The extension of new lines of credit to consumers with subprime credit scores has been increasing significantly in the past year or so, and new data from credit monitoring bureau Equifax suggests that lending to these consumers rose 41 percent in 2011, according to a report from MarketWatch. December of last year saw this type of lending increase to a high not seen in four years.

That trend continued into the first quarter of this year, when the issuing of new accounts to subprime borrowers rose 21 percent on a year-over-year basis. That was the highest annual increase since 2008, the report said. Further, the value of these offers is increasing as well, as subprime accounts now have upward credit limits averaging $1,500.

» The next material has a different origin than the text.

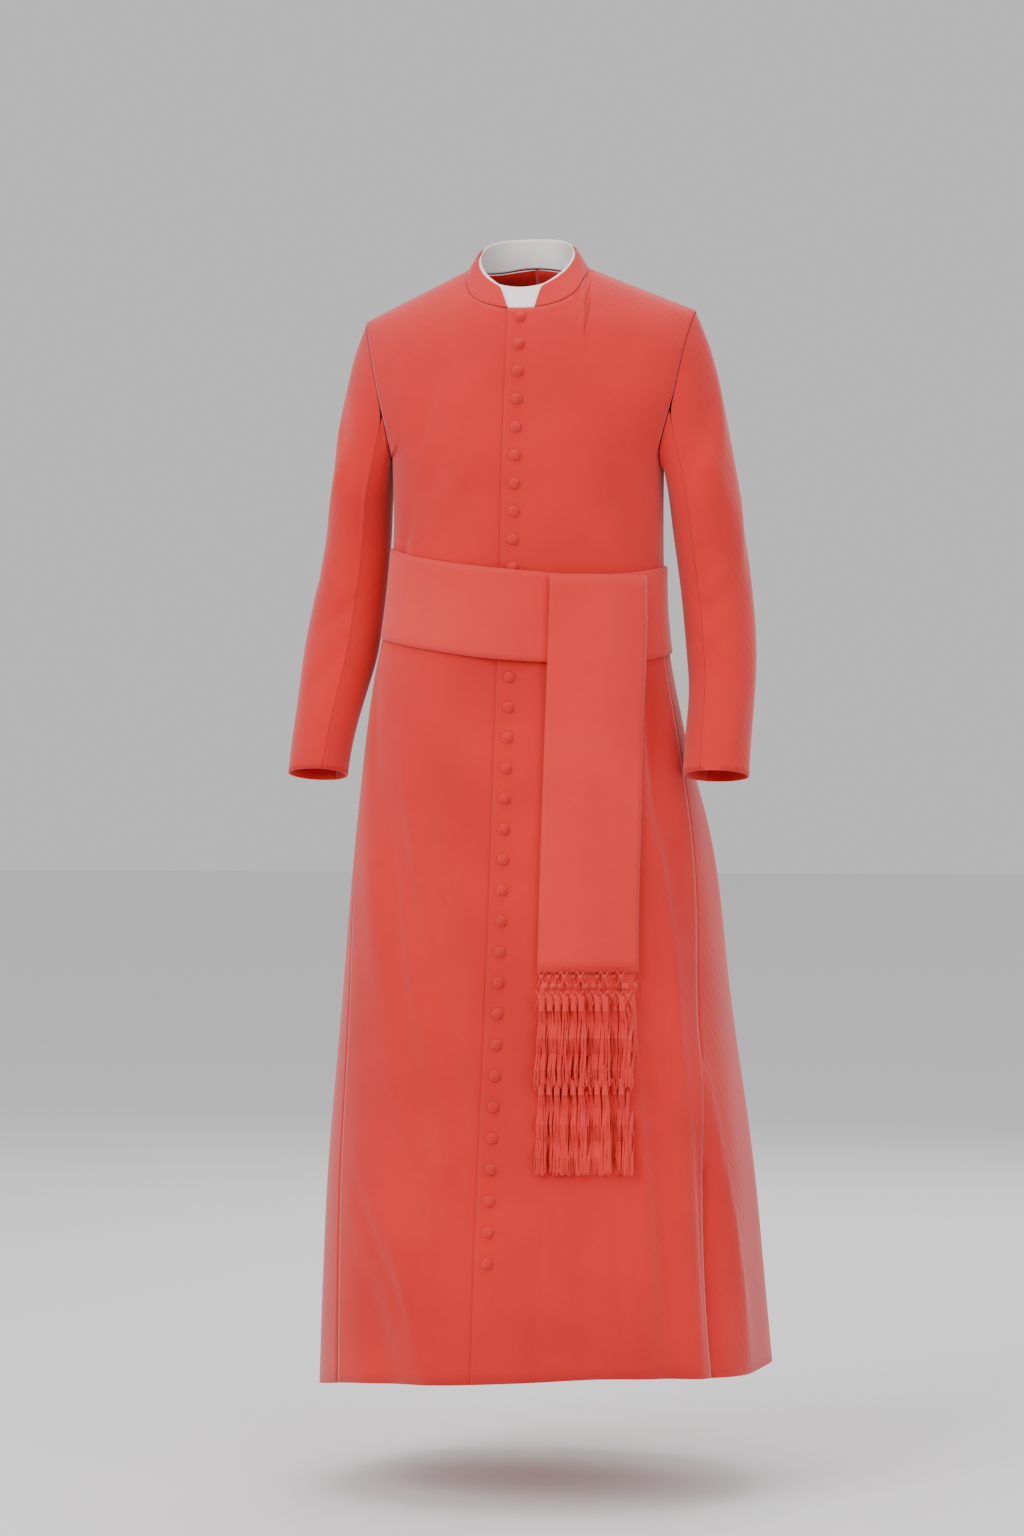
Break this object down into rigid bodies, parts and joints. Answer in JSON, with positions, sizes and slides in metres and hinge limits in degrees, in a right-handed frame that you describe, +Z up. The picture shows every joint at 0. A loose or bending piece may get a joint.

These changes have come largely because of how conscientious consumers have been in attempting to pay down their outstanding balances, the report said. Now, instances of both delinquency and default are at or near all-time lows, especially on credit cards, and consumer debt has fallen 11.5 percent since its 2008 peak. Consumers have cut about 7.3 percent of their personal debt, on average.

Now, the issuance of new credit cards to subprime consumers makes up roughly 24 percent of all account originations, the same figure observed throughout 2011 – up from 22 percent in 2010, the report said. That’s largely because lenders have seen the risk a consumer will default on a new account slip to just 3 percent from 2009’s rate of 7 percent. However, the current rate is still triple the 1 percent risk of default in 2005, prior to the onset of the recession.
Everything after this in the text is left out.